Short problem:
Your task is to copy the material exactly.

────────────────

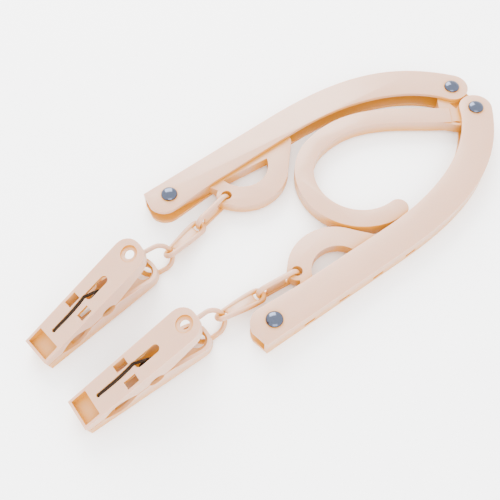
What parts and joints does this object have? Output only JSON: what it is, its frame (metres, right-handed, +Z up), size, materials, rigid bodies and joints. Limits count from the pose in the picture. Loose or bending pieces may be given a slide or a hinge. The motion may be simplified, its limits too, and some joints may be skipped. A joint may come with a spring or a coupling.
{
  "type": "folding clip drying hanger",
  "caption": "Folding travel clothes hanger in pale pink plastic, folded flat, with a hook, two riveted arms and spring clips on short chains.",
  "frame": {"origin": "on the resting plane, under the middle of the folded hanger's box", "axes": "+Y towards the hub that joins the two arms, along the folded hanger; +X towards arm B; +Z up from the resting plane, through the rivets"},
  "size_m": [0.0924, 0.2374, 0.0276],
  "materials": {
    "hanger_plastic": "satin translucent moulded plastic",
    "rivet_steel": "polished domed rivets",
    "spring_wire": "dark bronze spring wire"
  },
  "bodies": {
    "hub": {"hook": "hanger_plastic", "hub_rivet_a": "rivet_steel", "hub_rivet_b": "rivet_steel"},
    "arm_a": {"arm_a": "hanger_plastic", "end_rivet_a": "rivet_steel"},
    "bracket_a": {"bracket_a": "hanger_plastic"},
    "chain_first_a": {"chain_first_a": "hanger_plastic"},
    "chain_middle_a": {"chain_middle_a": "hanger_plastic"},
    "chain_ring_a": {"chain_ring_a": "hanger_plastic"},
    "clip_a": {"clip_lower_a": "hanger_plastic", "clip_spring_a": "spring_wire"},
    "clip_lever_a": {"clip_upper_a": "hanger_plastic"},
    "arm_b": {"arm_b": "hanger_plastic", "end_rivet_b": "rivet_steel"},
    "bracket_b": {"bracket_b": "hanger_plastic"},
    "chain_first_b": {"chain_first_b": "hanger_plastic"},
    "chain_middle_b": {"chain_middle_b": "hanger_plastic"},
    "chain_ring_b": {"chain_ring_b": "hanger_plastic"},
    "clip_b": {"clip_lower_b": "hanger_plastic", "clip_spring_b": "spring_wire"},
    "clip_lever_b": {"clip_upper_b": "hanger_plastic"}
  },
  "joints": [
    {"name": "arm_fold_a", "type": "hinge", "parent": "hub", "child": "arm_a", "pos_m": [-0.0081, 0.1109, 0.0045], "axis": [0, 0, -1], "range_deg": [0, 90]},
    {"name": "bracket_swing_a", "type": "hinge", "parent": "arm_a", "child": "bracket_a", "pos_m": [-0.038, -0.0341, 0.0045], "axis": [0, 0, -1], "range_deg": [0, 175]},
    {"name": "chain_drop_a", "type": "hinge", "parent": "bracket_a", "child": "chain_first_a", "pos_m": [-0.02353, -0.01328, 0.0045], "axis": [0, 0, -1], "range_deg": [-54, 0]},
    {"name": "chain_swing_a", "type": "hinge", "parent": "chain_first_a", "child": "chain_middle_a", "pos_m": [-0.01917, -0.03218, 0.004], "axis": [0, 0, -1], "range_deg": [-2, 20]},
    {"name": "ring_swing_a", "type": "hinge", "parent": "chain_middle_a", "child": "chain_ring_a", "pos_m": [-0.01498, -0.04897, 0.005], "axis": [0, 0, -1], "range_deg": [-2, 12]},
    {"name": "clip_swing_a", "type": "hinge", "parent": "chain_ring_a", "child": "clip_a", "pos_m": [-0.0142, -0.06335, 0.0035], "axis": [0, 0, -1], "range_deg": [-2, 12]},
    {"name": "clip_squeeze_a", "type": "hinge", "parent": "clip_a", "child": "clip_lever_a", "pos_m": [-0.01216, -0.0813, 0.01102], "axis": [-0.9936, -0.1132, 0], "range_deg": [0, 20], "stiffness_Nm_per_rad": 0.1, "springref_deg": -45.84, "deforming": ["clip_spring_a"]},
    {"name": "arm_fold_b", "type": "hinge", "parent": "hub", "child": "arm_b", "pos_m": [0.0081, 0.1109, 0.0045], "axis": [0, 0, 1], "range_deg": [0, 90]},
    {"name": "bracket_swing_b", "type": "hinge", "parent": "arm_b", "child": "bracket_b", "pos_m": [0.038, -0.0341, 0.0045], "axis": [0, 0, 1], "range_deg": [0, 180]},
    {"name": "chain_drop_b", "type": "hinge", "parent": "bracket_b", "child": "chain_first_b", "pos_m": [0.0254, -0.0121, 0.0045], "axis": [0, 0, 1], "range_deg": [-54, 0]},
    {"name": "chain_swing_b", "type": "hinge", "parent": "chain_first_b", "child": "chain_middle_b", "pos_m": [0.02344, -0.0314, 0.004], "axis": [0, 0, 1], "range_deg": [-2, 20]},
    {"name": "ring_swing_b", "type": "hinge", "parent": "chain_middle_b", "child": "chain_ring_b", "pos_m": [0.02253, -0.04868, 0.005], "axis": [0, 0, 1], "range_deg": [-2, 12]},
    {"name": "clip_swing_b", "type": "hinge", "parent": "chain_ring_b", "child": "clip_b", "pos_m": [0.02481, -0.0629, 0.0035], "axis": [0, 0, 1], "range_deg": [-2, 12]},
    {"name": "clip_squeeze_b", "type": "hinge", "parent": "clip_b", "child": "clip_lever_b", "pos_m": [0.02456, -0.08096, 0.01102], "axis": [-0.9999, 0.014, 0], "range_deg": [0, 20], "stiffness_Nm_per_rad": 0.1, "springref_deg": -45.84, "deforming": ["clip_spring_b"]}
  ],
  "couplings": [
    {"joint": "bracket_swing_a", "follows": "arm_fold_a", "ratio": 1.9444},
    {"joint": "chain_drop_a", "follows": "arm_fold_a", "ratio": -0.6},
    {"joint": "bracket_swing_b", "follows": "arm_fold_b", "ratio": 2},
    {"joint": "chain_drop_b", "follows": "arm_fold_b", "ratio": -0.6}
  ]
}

────────────────

Completed task:
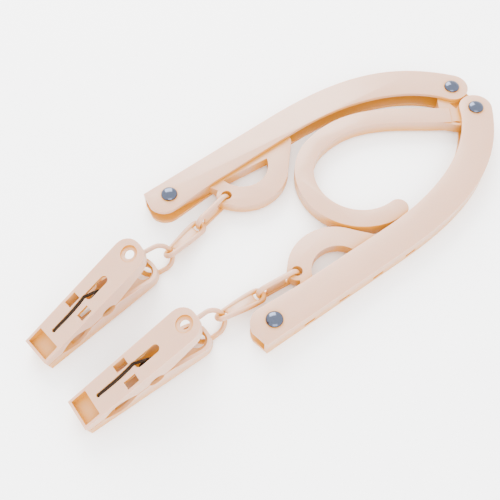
What parts and joints does this object have? Output only JSON: what it is, its frame (metres, right-handed, +Z up), size, materials, rigid bodies and joints. Limits count from the pose in the picture. Loose or bending pieces may be given a slide or a hinge. The motion may be simplified, its limits too, and some joints may be skipped. A joint may come with a spring or a coupling.
{
  "type": "folding clip drying hanger",
  "caption": "Folding travel clothes hanger in pale pink plastic, folded flat, with a hook, two riveted arms and spring clips on short chains.",
  "frame": {"origin": "on the resting plane, under the middle of the folded hanger's box", "axes": "+Y towards the hub that joins the two arms, along the folded hanger; +X towards arm B; +Z up from the resting plane, through the rivets"},
  "size_m": [0.0924, 0.2374, 0.0276],
  "materials": {
    "hanger_plastic": "satin translucent moulded plastic",
    "rivet_steel": "polished domed rivets",
    "spring_wire": "dark bronze spring wire"
  },
  "bodies": {
    "hub": {"hook": "hanger_plastic", "hub_rivet_a": "rivet_steel", "hub_rivet_b": "rivet_steel"},
    "arm_a": {"arm_a": "hanger_plastic", "end_rivet_a": "rivet_steel"},
    "bracket_a": {"bracket_a": "hanger_plastic"},
    "chain_first_a": {"chain_first_a": "hanger_plastic"},
    "chain_middle_a": {"chain_middle_a": "hanger_plastic"},
    "chain_ring_a": {"chain_ring_a": "hanger_plastic"},
    "clip_a": {"clip_lower_a": "hanger_plastic", "clip_spring_a": "spring_wire"},
    "clip_lever_a": {"clip_upper_a": "hanger_plastic"},
    "arm_b": {"arm_b": "hanger_plastic", "end_rivet_b": "rivet_steel"},
    "bracket_b": {"bracket_b": "hanger_plastic"},
    "chain_first_b": {"chain_first_b": "hanger_plastic"},
    "chain_middle_b": {"chain_middle_b": "hanger_plastic"},
    "chain_ring_b": {"chain_ring_b": "hanger_plastic"},
    "clip_b": {"clip_lower_b": "hanger_plastic", "clip_spring_b": "spring_wire"},
    "clip_lever_b": {"clip_upper_b": "hanger_plastic"}
  },
  "joints": [
    {"name": "arm_fold_a", "type": "hinge", "parent": "hub", "child": "arm_a", "pos_m": [-0.0081, 0.1109, 0.0045], "axis": [0, 0, -1], "range_deg": [0, 90]},
    {"name": "bracket_swing_a", "type": "hinge", "parent": "arm_a", "child": "bracket_a", "pos_m": [-0.038, -0.0341, 0.0045], "axis": [0, 0, -1], "range_deg": [0, 175]},
    {"name": "chain_drop_a", "type": "hinge", "parent": "bracket_a", "child": "chain_first_a", "pos_m": [-0.02353, -0.01328, 0.0045], "axis": [0, 0, -1], "range_deg": [-54, 0]},
    {"name": "chain_swing_a", "type": "hinge", "parent": "chain_first_a", "child": "chain_middle_a", "pos_m": [-0.01917, -0.03218, 0.004], "axis": [0, 0, -1], "range_deg": [-2, 20]},
    {"name": "ring_swing_a", "type": "hinge", "parent": "chain_middle_a", "child": "chain_ring_a", "pos_m": [-0.01498, -0.04897, 0.005], "axis": [0, 0, -1], "range_deg": [-2, 12]},
    {"name": "clip_swing_a", "type": "hinge", "parent": "chain_ring_a", "child": "clip_a", "pos_m": [-0.0142, -0.06335, 0.0035], "axis": [0, 0, -1], "range_deg": [-2, 12]},
    {"name": "clip_squeeze_a", "type": "hinge", "parent": "clip_a", "child": "clip_lever_a", "pos_m": [-0.01216, -0.0813, 0.01102], "axis": [-0.9936, -0.1132, 0], "range_deg": [0, 20], "stiffness_Nm_per_rad": 0.1, "springref_deg": -45.84, "deforming": ["clip_spring_a"]},
    {"name": "arm_fold_b", "type": "hinge", "parent": "hub", "child": "arm_b", "pos_m": [0.0081, 0.1109, 0.0045], "axis": [0, 0, 1], "range_deg": [0, 90]},
    {"name": "bracket_swing_b", "type": "hinge", "parent": "arm_b", "child": "bracket_b", "pos_m": [0.038, -0.0341, 0.0045], "axis": [0, 0, 1], "range_deg": [0, 180]},
    {"name": "chain_drop_b", "type": "hinge", "parent": "bracket_b", "child": "chain_first_b", "pos_m": [0.0254, -0.0121, 0.0045], "axis": [0, 0, 1], "range_deg": [-54, 0]},
    {"name": "chain_swing_b", "type": "hinge", "parent": "chain_first_b", "child": "chain_middle_b", "pos_m": [0.02344, -0.0314, 0.004], "axis": [0, 0, 1], "range_deg": [-2, 20]},
    {"name": "ring_swing_b", "type": "hinge", "parent": "chain_middle_b", "child": "chain_ring_b", "pos_m": [0.02253, -0.04868, 0.005], "axis": [0, 0, 1], "range_deg": [-2, 12]},
    {"name": "clip_swing_b", "type": "hinge", "parent": "chain_ring_b", "child": "clip_b", "pos_m": [0.02481, -0.0629, 0.0035], "axis": [0, 0, 1], "range_deg": [-2, 12]},
    {"name": "clip_squeeze_b", "type": "hinge", "parent": "clip_b", "child": "clip_lever_b", "pos_m": [0.02456, -0.08096, 0.01102], "axis": [-0.9999, 0.014, 0], "range_deg": [0, 20], "stiffness_Nm_per_rad": 0.1, "springref_deg": -45.84, "deforming": ["clip_spring_b"]}
  ],
  "couplings": [
    {"joint": "bracket_swing_a", "follows": "arm_fold_a", "ratio": 1.9444},
    {"joint": "chain_drop_a", "follows": "arm_fold_a", "ratio": -0.6},
    {"joint": "bracket_swing_b", "follows": "arm_fold_b", "ratio": 2},
    {"joint": "chain_drop_b", "follows": "arm_fold_b", "ratio": -0.6}
  ]
}